Заданная высота – четыре тысячи метров. Приближаемся к цели. Город освещен. За все время с начала войны его еще никто не беспокоил с воздуха, ему еще неведомо было, что такое воздушная тревога и светомаскировка. Англичане сюда не залетали, им хватало дел в западном секторе Германии, а нашу авиацию фашисты давно «похоронили». Короче говоря, нас не ждали.
Вот мы над Кенигсбергом. Видны очертания улиц. Слева по маршруту расположен крупный железнодорожный узел, вокруг него – промышленные предприятия, работающие на войну. Туда мы и сбросили бомбы. Легли они, как видно, удачно, в нескольких местах вспыхнули пожары, а город по-прежнему освещен и ни единого выстрела. Но когда начали взрываться бомбы, сброшенные с других, сзади идущих самолетов, город всё-таки погрузился в темноту.
Задание выполнено. Отвалив от цели, мы сразу пошли на снижение, чтобы избавиться от кислородных масок, да и надобности в большой высоте уже не было. Снизившись до 1500 метров, мы выпили кофе, закурили трубки, и вдруг штурман Рогозин увидел впереди цепочку тусклых огней, медленно движущихся на восток: поезд.
– Вот бы прочесать его из пулемета от хвоста до головы, – предложил Максимов.
Вспомнилось, как зверски расстреливали фашисты наши эшелоны с эвакуированными женщинами и детьми, как бомбили санитарные составы, на крышах вагонов которых видны были огромные красные кресты… Может, и этот поезд – мирный? Черта с два!
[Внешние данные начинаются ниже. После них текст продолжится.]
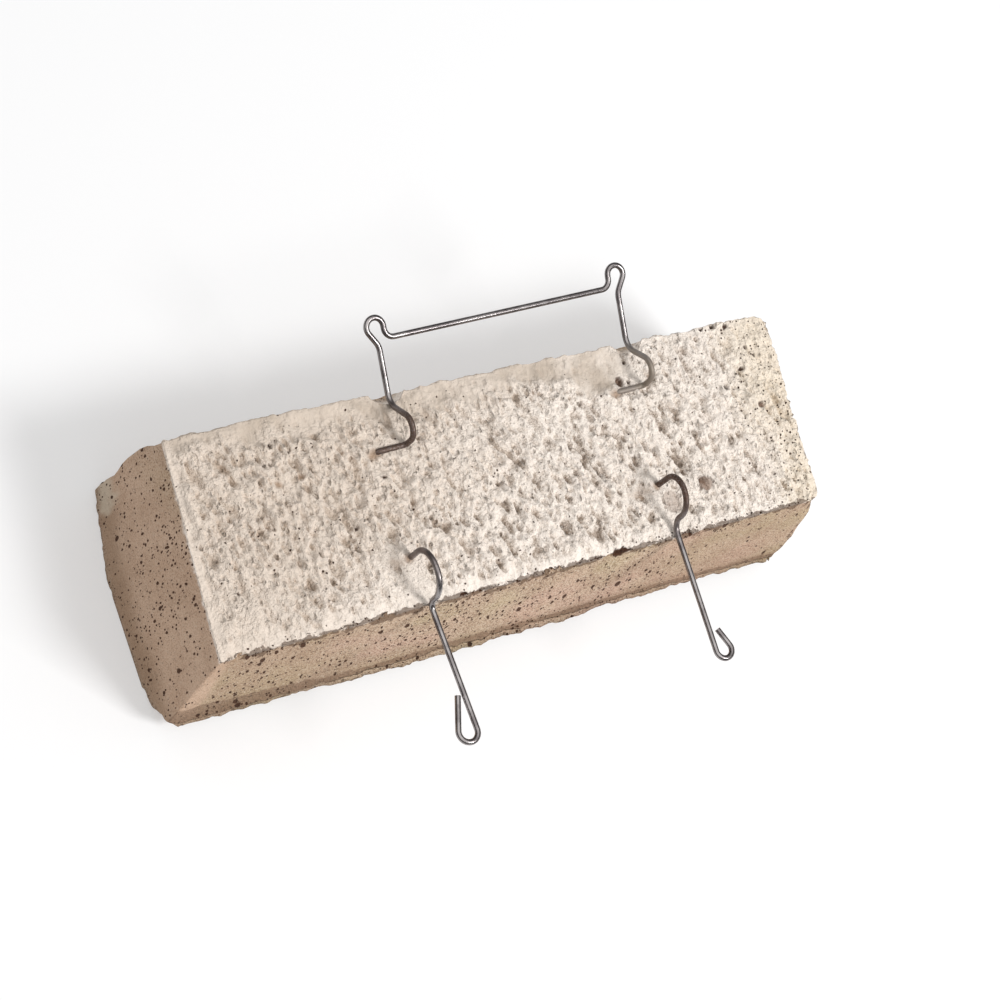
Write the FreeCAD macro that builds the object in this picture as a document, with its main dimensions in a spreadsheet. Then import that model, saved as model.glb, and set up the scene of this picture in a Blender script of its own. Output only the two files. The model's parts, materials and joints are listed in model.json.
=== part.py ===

Мирным людям нечего делать в прифронтовой полосе, а раненых везли бы на запад. Фашисты, офицерье едет.
– Что ж, – говорю, – давай. Пусть почешутся. Только спустимся ниже, чтобы наверняка.
Эшелон под нами. Время дорого, горючее надо экономить, да и рассвет может застать на линии фронта, но знаю, что буду жалеть, если упущу такой случай. И я со снижением разворачиваю самолет для захода на цель. На высоте 500 метров мы, развернувшись, идем вдоль железной дороги чуть справа.
– Так будет удобно? – спрашиваю.
– Еще бы чуть ниже, – отвечает Вася.
Подходим к хвосту эшелона. Спустившись почти до 300 метров, накреняю самолет влево и удерживаю его по прямой, давая возможность стрелку вести прицельный огонь. В таком положении пилотировать самолет очень трудно и небезопасно, так как создается скользящий момент и можно легко потерять высоту, врезаться в землю. Поэтому всё внимание – пилотированию.
Послышалась длинная пулеметная очередь. Вася прочесывал фашистский эшелон от хвоста до головы. Трассирующие пули давали ему возможность вести меткий огонь. Свет в вагонах погас. Набрав безопасную высоту, мы пошли на восток, делясь впечатлениями о налете.
Постепенно волнение улеглось, все умолкли, каждый занялся своим делом. Люблю я эти минуты тишины, когда задание выполнено, всё в порядке, можно расслабиться, отдохнуть от недавнего напряжения. Ровно гудят моторы, под крыльями – ночь, непроглядная тьма, а в голове неторопливо чередуются картины далекого и близкого прошлого.
Сегодня я был под впечатлением событий последних дней. Вчера нам, группе награжденных, вручал ордена Михаил Иванович Калинин.
Получить орден, недавно учрежденный, да еще в Кремле, из рук «всесоюзного старосты», – это большая честь. Всем хотелось крепко пожать руку Михаилу Ивановичу, но нас предусмотрительно попросили не очень усердствовать, так как награжденных много, а для Михаила Ивановича чересчур крепкие рукопожатия будут утомительны.
Потом мы вместе фотографировались. Мне довелось сидеть рядом с Михаилом Ивановичем – я поглядывал на его мудрое спокойное лицо и думал: «Этому человеку всё известно. И он спокоен. Враг под Москвой, обходит столицу с юга, а он спокоен. Видимо, уверен в нашей победе». И так хотелось спросить о многом, касающемся исхода борьбы. Внезапно Калинин повернулся ко мне.
Ну, как воюете, товарищи летчики? Настроение какое?
Посыпались ответы: «Хорошее настроение. Бодрое». Тут я осмелился и спросил, как складывается обстановка на других фронтах и долго ли, по мнению товарища Калинина, продлится война.
Спросил и покраснел, почувствовав неуместность своего вопроса. Но Михаил Иванович, сразу став серьёзным, ответил:
– А это будет зависеть от вас. – Обвел глазами присутствующих и добавил – Думаю, что с такими героями нам никакой враг не страшен.
Слова Калинина крепко засели у меня в памяти. «Будет зависеть от вас!». Значит, победа зависит и от меня, от моего экипажа, от нашего полка, от всех нас! Чувство собственной причастности к всенародному делу разгрома фашизма заставило по-иному, даже с каким-то уважением взглянуть на себя, на свою крошечную роль в этой огромной, ожесточенной битве за свободу, честь и независимость нашей Советской Родины.